Locate each line of the material that contains "caption", then return it.

**Data for this exercise**
-*-
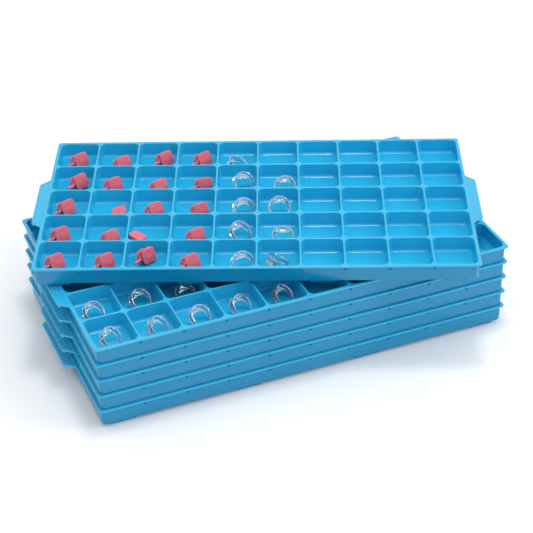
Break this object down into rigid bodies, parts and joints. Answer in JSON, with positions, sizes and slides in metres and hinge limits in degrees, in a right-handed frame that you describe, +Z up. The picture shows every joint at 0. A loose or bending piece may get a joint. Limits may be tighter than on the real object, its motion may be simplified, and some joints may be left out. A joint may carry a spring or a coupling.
{
  "type": "stacking compartment tray set",
  "caption": "Square pile of stacking compartment trays with end lugs, a turned tray on top, and small pink plugs and clear rings lying in its cells.",
  "frame": {"origin": "on the surface the pile stands on, under the middle of the turned top tray, which is the middle of the whole pile", "axes": "+X along the long side of the square pile, +Y to its back, +Z up"},
  "size_m": [0.5186, 0.4154, 0.1261],
  "materials": {
    "tray_plastic": "satin moulded blue polypropylene, a little lighter on worn rims",
    "pink_plastic": "soft pink moulded plastic",
    "clear_plastic": "polished clear plastic"
  },
  "bodies": {
    "tray_1": {"tray_1": "tray_plastic"},
    "tray_2": {"tray_2": "tray_plastic"},
    "tray_3": {"tray_3": "tray_plastic"},
    "tray_4": {"tray_4": "tray_plastic"},
    "tray_5": {"tray_5": "tray_plastic", "clear_ring_t5_c5_r5": "clear_plastic", "clear_ring_t5_c2_r4": "clear_plastic", "clear_ring_t5_c3_r4": "clear_plastic", "clear_ring_t5_c1_r2": "clear_plastic"},
    "tray_6": {"tray_6": "tray_plastic"},
    "pink_plug_c1_r1": {"pink_plug_c1_r1": "pink_plastic"},
    "pink_plug_c2_r1": {"pink_plug_c2_r1": "pink_plastic"},
    "pink_plug_c3_r1": {"pink_plug_c3_r1": "pink_plastic"},
    "pink_plug_c4_r1": {"pink_plug_c4_r1": "pink_plastic"},
    "pink_plug_c1_r2": {"pink_plug_c1_r2": "pink_plastic"},
    "pink_plug_c2_r2": {"pink_plug_c2_r2": "pink_plastic"},
    "pink_plug_c3_r2": {"pink_plug_c3_r2": "pink_plastic"},
    "pink_plug_c4_r2": {"pink_plug_c4_r2": "pink_plastic"},
    "pink_plug_c1_r3": {"pink_plug_c1_r3": "pink_plastic"},
    "pink_plug_c2_r3": {"pink_plug_c2_r3": "pink_plastic"},
    "pink_plug_c3_r3": {"pink_plug_c3_r3": "pink_plastic"},
    "pink_plug_c4_r3": {"pink_plug_c4_r3": "pink_plastic"},
    "pink_plug_c1_r4": {"pink_plug_c1_r4": "pink_plastic"},
    "pink_plug_c2_r4": {"pink_plug_c2_r4": "pink_plastic"},
    "pink_plug_c3_r4": {"pink_plug_c3_r4": "pink_plastic"},
    "pink_plug_c4_r4": {"pink_plug_c4_r4": "pink_plastic"},
    "pink_plug_c1_r5": {"pink_plug_c1_r5": "pink_plastic"},
    "pink_plug_c2_r5": {"pink_plug_c2_r5": "pink_plastic"},
    "pink_plug_c3_r5": {"pink_plug_c3_r5": "pink_plastic"},
    "pink_plug_c4_r5": {"pink_plug_c4_r5": "pink_plastic"},
    "clear_ring_t6_c5_r1": {"clear_ring_t6_c5_r1": "clear_plastic"},
    "clear_ring_t6_c5_r2": {"clear_ring_t6_c5_r2": "clear_plastic"},
    "clear_ring_t6_c5_r3": {"clear_ring_t6_c5_r3": "clear_plastic"},
    "clear_ring_t6_c5_r4": {"clear_ring_t6_c5_r4": "clear_plastic"},
    "clear_ring_t6_c5_r5": {"clear_ring_t6_c5_r5": "clear_plastic"},
    "clear_ring_t6_c6_r2": {"clear_ring_t6_c6_r2": "clear_plastic"},
    "clear_ring_t6_c6_r3": {"clear_ring_t6_c6_r3": "clear_plastic"},
    "clear_ring_t6_c6_r4": {"clear_ring_t6_c6_r4": "clear_plastic"},
    "clear_ring_t6_c6_r5": {"clear_ring_t6_c6_r5": "clear_plastic"},
    "clear_ring_t5_c1_r5": {"clear_ring_t5_c1_r5": "clear_plastic"},
    "clear_ring_t5_c2_r5": {"clear_ring_t5_c2_r5": "clear_plastic"},
    "clear_ring_t5_c3_r5": {"clear_ring_t5_c3_r5": "clear_plastic"},
    "clear_ring_t5_c4_r5": {"clear_ring_t5_c4_r5": "clear_plastic"},
    "clear_ring_t5_c1_r4": {"clear_ring_t5_c1_r4": "clear_plastic"}
  },
  "joints": [
    {"name": "tray_2_lift", "type": "slide", "parent": "tray_1", "child": "tray_2", "axis": [0, 0, 1], "range_m": [0, 0.06]},
    {"name": "tray_3_lift", "type": "slide", "parent": "tray_2", "child": "tray_3", "axis": [0, 0, 1], "range_m": [0, 0.06]},
    {"name": "tray_4_lift", "type": "slide", "parent": "tray_3", "child": "tray_4", "axis": [0, 0, 1], "range_m": [0, 0.06]},
    {"name": "tray_5_lift", "type": "slide", "parent": "tray_4", "child": "tray_5", "axis": [0, 0, 1], "range_m": [0, 0.06]},
    {"name": "tray_6_lift", "type": "slide", "parent": "tray_5", "child": "tray_6", "axis": [0, 0, 1], "range_m": [0, 0.06]},
    {"name": "pink_plug_c1_r1_lift", "type": "slide", "parent": "tray_6", "child": "pink_plug_c1_r1", "axis": [0, 0, 1], "range_m": [0, 0.03]},
    {"name": "pink_plug_c2_r1_lift", "type": "slide", "parent": "tray_6", "child": "pink_plug_c2_r1", "axis": [0, 0, 1], "range_m": [0, 0.03]},
    {"name": "pink_plug_c3_r1_lift", "type": "slide", "parent": "tray_6", "child": "pink_plug_c3_r1", "axis": [0, 0, 1], "range_m": [0, 0.03]},
    {"name": "pink_plug_c4_r1_lift", "type": "slide", "parent": "tray_6", "child": "pink_plug_c4_r1", "axis": [0, 0, 1], "range_m": [0, 0.03]},
    {"name": "pink_plug_c1_r2_lift", "type": "slide", "parent": "tray_6", "child": "pink_plug_c1_r2", "axis": [0, 0, 1], "range_m": [0, 0.03]},
    {"name": "pink_plug_c2_r2_lift", "type": "slide", "parent": "tray_6", "child": "pink_plug_c2_r2", "axis": [0, 0, 1], "range_m": [0, 0.03]},
    {"name": "pink_plug_c3_r2_lift", "type": "slide", "parent": "tray_6", "child": "pink_plug_c3_r2", "axis": [0, 0, 1], "range_m": [0, 0.03]},
    {"name": "pink_plug_c4_r2_lift", "type": "slide", "parent": "tray_6", "child": "pink_plug_c4_r2", "axis": [0, 0, 1], "range_m": [0, 0.03]},
    {"name": "pink_plug_c1_r3_lift", "type": "slide", "parent": "tray_6", "child": "pink_plug_c1_r3", "axis": [0, 0, 1], "range_m": [0, 0.03]},
    {"name": "pink_plug_c2_r3_lift", "type": "slide", "parent": "tray_6", "child": "pink_plug_c2_r3", "axis": [0, 0, 1], "range_m": [0, 0.03]},
    {"name": "pink_plug_c3_r3_lift", "type": "slide", "parent": "tray_6", "child": "pink_plug_c3_r3", "axis": [0, 0, 1], "range_m": [0, 0.03]},
    {"name": "pink_plug_c4_r3_lift", "type": "slide", "parent": "tray_6", "child": "pink_plug_c4_r3", "axis": [0, 0, 1], "range_m": [0, 0.03]},
    {"name": "pink_plug_c1_r4_lift", "type": "slide", "parent": "tray_6", "child": "pink_plug_c1_r4", "axis": [0, 0, 1], "range_m": [0, 0.03]},
    {"name": "pink_plug_c2_r4_lift", "type": "slide", "parent": "tray_6", "child": "pink_plug_c2_r4", "axis": [0, 0, 1], "range_m": [0, 0.03]},
    {"name": "pink_plug_c3_r4_lift", "type": "slide", "parent": "tray_6", "child": "pink_plug_c3_r4", "axis": [0, 0, 1], "range_m": [0, 0.03]},
    {"name": "pink_plug_c4_r4_lift", "type": "slide", "parent": "tray_6", "child": "pink_plug_c4_r4", "axis": [0, 0, 1], "range_m": [0, 0.03]},
    {"name": "pink_plug_c1_r5_lift", "type": "slide", "parent": "tray_6", "child": "pink_plug_c1_r5", "axis": [0, 0, 1], "range_m": [0, 0.03]},
    {"name": "pink_plug_c2_r5_lift", "type": "slide", "parent": "tray_6", "child": "pink_plug_c2_r5", "axis": [0, 0, 1], "range_m": [0, 0.03]},
    {"name": "pink_plug_c3_r5_lift", "type": "slide", "parent": "tray_6", "child": "pink_plug_c3_r5", "axis": [0, 0, 1], "range_m": [0, 0.03]},
    {"name": "pink_plug_c4_r5_lift", "type": "slide", "parent": "tray_6", "child": "pink_plug_c4_r5", "axis": [0, 0, 1], "range_m": [0, 0.03]},
    {"name": "clear_ring_t6_c5_r1_lift", "type": "slide", "parent": "tray_6", "child": "clear_ring_t6_c5_r1", "axis": [0, 0, 1], "range_m": [0, 0.03]},
    {"name": "clear_ring_t6_c5_r2_lift", "type": "slide", "parent": "tray_6", "child": "clear_ring_t6_c5_r2", "axis": [0, 0, 1], "range_m": [0, 0.03]},
    {"name": "clear_ring_t6_c5_r3_lift", "type": "slide", "parent": "tray_6", "child": "clear_ring_t6_c5_r3", "axis": [0, 0, 1], "range_m": [0, 0.03]},
    {"name": "clear_ring_t6_c5_r4_lift", "type": "slide", "parent": "tray_6", "child": "clear_ring_t6_c5_r4", "axis": [0, 0, 1], "range_m": [0, 0.03]},
    {"name": "clear_ring_t6_c5_r5_lift", "type": "slide", "parent": "tray_6", "child": "clear_ring_t6_c5_r5", "axis": [0, 0, 1], "range_m": [0, 0.03]},
    {"name": "clear_ring_t6_c6_r2_lift", "type": "slide", "parent": "tray_6", "child": "clear_ring_t6_c6_r2", "axis": [0, 0, 1], "range_m": [0, 0.03]},
    {"name": "clear_ring_t6_c6_r3_lift", "type": "slide", "parent": "tray_6", "child": "clear_ring_t6_c6_r3", "axis": [0, 0, 1], "range_m": [0, 0.03]},
    {"name": "clear_ring_t6_c6_r4_lift", "type": "slide", "parent": "tray_6", "child": "clear_ring_t6_c6_r4", "axis": [0, 0, 1], "range_m": [0, 0.03]},
    {"name": "clear_ring_t6_c6_r5_lift", "type": "slide", "parent": "tray_6", "child": "clear_ring_t6_c6_r5", "axis": [0, 0, 1], "range_m": [0, 0.03]},
    {"name": "clear_ring_t5_c1_r5_lift", "type": "slide", "parent": "tray_5", "child": "clear_ring_t5_c1_r5", "axis": [0, 0, 1], "range_m": [0, 0.03]},
    {"name": "clear_ring_t5_c2_r5_lift", "type": "slide", "parent": "tray_5", "child": "clear_ring_t5_c2_r5", "axis": [0, 0, 1], "range_m": [0, 0.03]},
    {"name": "clear_ring_t5_c3_r5_lift", "type": "slide", "parent": "tray_5", "child": "clear_ring_t5_c3_r5", "axis": [0, 0, 1], "range_m": [0, 0.03]},
    {"name": "clear_ring_t5_c4_r5_lift", "type": "slide", "parent": "tray_5", "child": "clear_ring_t5_c4_r5", "axis": [0, 0, 1], "range_m": [0, 0.03]},
    {"name": "clear_ring_t5_c1_r4_lift", "type": "slide", "parent": "tray_5", "child": "clear_ring_t5_c1_r4", "axis": [0, 0, 1], "range_m": [0, 0.03]}
  ]
}
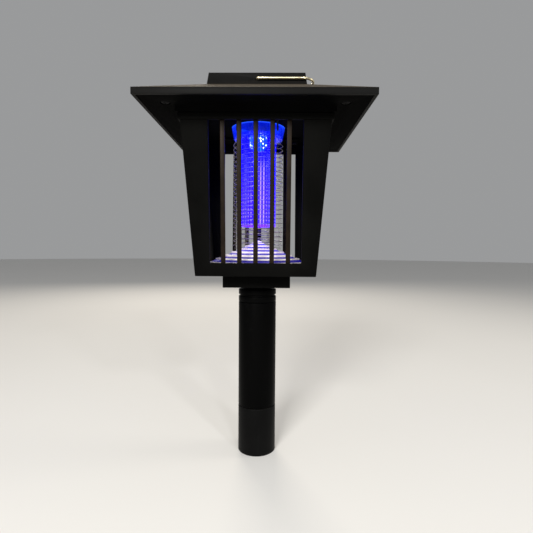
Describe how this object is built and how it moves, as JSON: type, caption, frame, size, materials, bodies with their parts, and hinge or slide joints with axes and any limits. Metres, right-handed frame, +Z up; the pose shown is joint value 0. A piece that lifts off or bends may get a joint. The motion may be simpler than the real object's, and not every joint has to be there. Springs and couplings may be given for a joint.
{
  "type": "electric bug zapper",
  "caption": "Solar garden bug zapper: square lantern cage with a hip roof, solar panel, folding bail, blue lamp and wire grid, on a pole with a ground spike.",
  "frame": {"origin": "on the pole's axis at soil level, on the sole of the spike's collar", "axes": "+Z up along the pole, +X to the right, -Y towards the viewer of the front face"},
  "size_m": [0.16, 0.16, 0.424],
  "materials": {
    "black_plastic": "fine-textured moulded ABS, satin black",
    "satin_pole": "smooth drawn black tube, soft gloss",
    "bronze_bar": "dark bronze lacquer on flat steel strip",
    "zinc_steel": "zinc plated",
    "black_screw": "black oxide on steel",
    "grid_steel": "drawn steel wire, slightly tarnished",
    "frosted_plastic": "frosted clear plastic",
    "polished_bail": "bright polished steel wire",
    "solar_cells": "dark blue cells under clear resin",
    "cell_sleeve": "shrink sleeve",
    "circuit_board": "solder mask over glass fibre laminate",
    "black_epoxy": "potted epoxy",
    "blue_epoxy": "dipped epoxy",
    "grey_plastic": "moulded nylon",
    "clear_cup": "clear polycarbonate lit blue from inside",
    "blue_guide": "fluted blue diffuser, lit",
    "led_lens": "clear LED lens, lit",
    "cream_plastic": "glossy cream plastic",
    "dark_insulation": "dark PVC insulation"
  },
  "bodies": {
    "stake": {"ground_spike": "black_plastic", "pole": "satin_pole", "pole_coupler": "satin_pole"},
    "lantern": {"cage_frame": "black_plastic", "cage_floor": "black_plastic", "neck_block": "black_plastic", "neck_screw_1": "black_screw", "neck_screw_2": "black_screw", "deflector_cone": "cream_plastic", "cage_bar_front_1": "bronze_bar", "cage_bar_front_2": "bronze_bar", "cage_bar_front_3": "bronze_bar", "cage_bar_front_4": "bronze_bar", "cage_bar_front_5": "bronze_bar", "cage_bar_right_1": "bronze_bar", "cage_bar_right_2": "bronze_bar", "cage_bar_right_3": "bronze_bar", "cage_bar_right_4": "bronze_bar", "cage_bar_right_5": "bronze_bar", "cage_bar_rear_1": "bronze_bar", "cage_bar_rear_2": "bronze_bar", "cage_bar_rear_3": "bronze_bar", "cage_bar_rear_4": "bronze_bar", "cage_bar_rear_5": "bronze_bar", "cage_bar_left_1": "bronze_bar", "cage_bar_left_2": "bronze_bar", "cage_bar_left_3": "bronze_bar", "cage_bar_left_4": "bronze_bar", "cage_bar_left_5": "bronze_bar"},
    "head": {"roof_shell": "black_plastic", "solar_panel": "solar_cells", "base_plate": "black_plastic", "base_screw_1": "black_screw", "base_screw_2": "black_screw", "base_screw_3": "black_screw", "base_screw_4": "black_screw", "battery_cover": "black_plastic", "battery_cover_screw": "black_screw", "battery": "cell_sleeve", "contact_positive": "zinc_steel", "contact_negative": "zinc_steel", "circuit_board": "circuit_board", "boost_transformer": "black_epoxy", "storage_capacitor": "blue_epoxy", "board_screw_1": "zinc_steel", "board_screw_2": "zinc_steel", "switch_body": "grey_plastic", "lamp_cup": "clear_cup", "light_guide": "blue_guide", "led_board": "circuit_board", "uv_led": "led_lens", "grid_frame": "frosted_plastic", "grid_wire_live": "grid_steel", "grid_wire_return": "grid_steel", "grid_lead_live": "dark_insulation", "grid_lead_return": "dark_insulation", "panel_lead": "dark_insulation", "lamp_lead": "dark_insulation"},
    "switch_knob": {"switch_knob": "black_plastic"},
    "bail": {"wire_bail": "polished_bail"}
  },
  "joints": [
    {"name": "lantern_lift_off", "type": "slide", "parent": "stake", "child": "lantern", "axis": [0, 0, 1], "range_m": [0, 0.05]},
    {"name": "head_lift_off", "type": "slide", "parent": "lantern", "child": "head", "axis": [0, 0, 1], "range_m": [0, 0.12]},
    {"name": "bail_fold", "type": "hinge", "parent": "head", "child": "bail", "pos_m": [0, 0, 0.2992], "axis": [0, -1, 0], "range_deg": [0, 180]},
    {"name": "power_slide", "type": "slide", "parent": "head", "child": "switch_knob", "axis": [1, 0, 0], "range_m": [0, 0.004]}
  ]
}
-*-
**Written answer**
  "caption": "Square pile of stacking compartment trays with end lugs, a turned tray on top, and small pink plugs and clear rings lying in its cells.",
Describe how this object is built and how it moves, as JSON: type, caption, frame, size, materials, bodies with their parts, and hinge or slide joints with axes and any limits. Metres, right-handed frame, +Z up; the pose shown is joint value 0. A piece that lifts off or bends may get a joint. The motion may be simpler than the real object's, and not every joint has to be there. Springs and couplings may be given for a joint.
  "caption": "Solar garden bug zapper: square lantern cage with a hip roof, solar panel, folding bail, blue lamp and wire grid, on a pole with a ground spike.",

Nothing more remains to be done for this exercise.